Theodor lebte mit seinen Eltern und seiner Tante in Frankfurt, wo sein Vater Oskar Wiesengrund eine
Weinhandlung hatte. Er verbrachte mit seiner Familie viele Ferien in Amorbach.
Er hatte eine behütete Kindheit als geliebtes Kind seiner Eltern, es wurde viel Musik gemacht und gelesen und erzählt.
Es gab eine große Liebe zur Natur und zu Tieren.
Theodor und mein Großvater haben viel zusammen musiziert, auch er wuchs in einem liebevollen Elternhaus auf.
Nach der Machtergreifung Hitlers im Januar 1933 bekamen beide wegen ihrer jüdischen Elternteile ein
Berufsverbot. Theodor war dabei, eine akademische Kariere an der Frankfurter Universität aufzubauen.

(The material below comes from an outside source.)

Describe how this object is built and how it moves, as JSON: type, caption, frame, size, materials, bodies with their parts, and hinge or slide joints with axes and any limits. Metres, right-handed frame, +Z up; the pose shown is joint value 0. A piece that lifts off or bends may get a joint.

Mein Großvater war junger Richter mit 3 kleinen Kindern.
Theodor emigrierte sofort über England in die USA. Mein Großvater versuchte die EmigraXon für seine
Familie zu organisieren. So kamen 2 seiner Kinder, meine Mutter und mein Onkel 1939 mit einem
Kindertransport nach England. Dadurch wurden sie für mehr als 8 Jahre von ihren Eltern getrennt.
Die Eltern von Theodor wurden von den Nazis aus ihrer Heimatstadt vertrieben und mussten mit über 60
Jahren über Kuba nach USA emigrieren. Beide waren ihrer Heimat, und dazu zählt auch Amorbach sehr
verbunden und li-en sehr unter dem Leben in den fremden Ländern. Sie hatten nie vor, ihre Heimat zu
verlassen und sind nie wieder hierher zurückgekehrt.
Die glückliche und geborgene Kindheit hat sicher dazu beigetragen eine Resilienz zu entwickeln, die sowohl
Theodor als auch meinem Großvater in der Zeit der Nationalsozialisten geholfen hat. Diese dunkle Zeit hat
ihn und seine Familie geprägt und seine spätere Arbeit als Philosoph und Sozialkritiker beeinflusst. Beide
haben sich nach dem Krieg dazu entschlossen, am Aufbau der jungen Bundesrepublik mitzuwirken, genau
wie meine Mutter, die 1955 nach Deutschland zurückkehrte.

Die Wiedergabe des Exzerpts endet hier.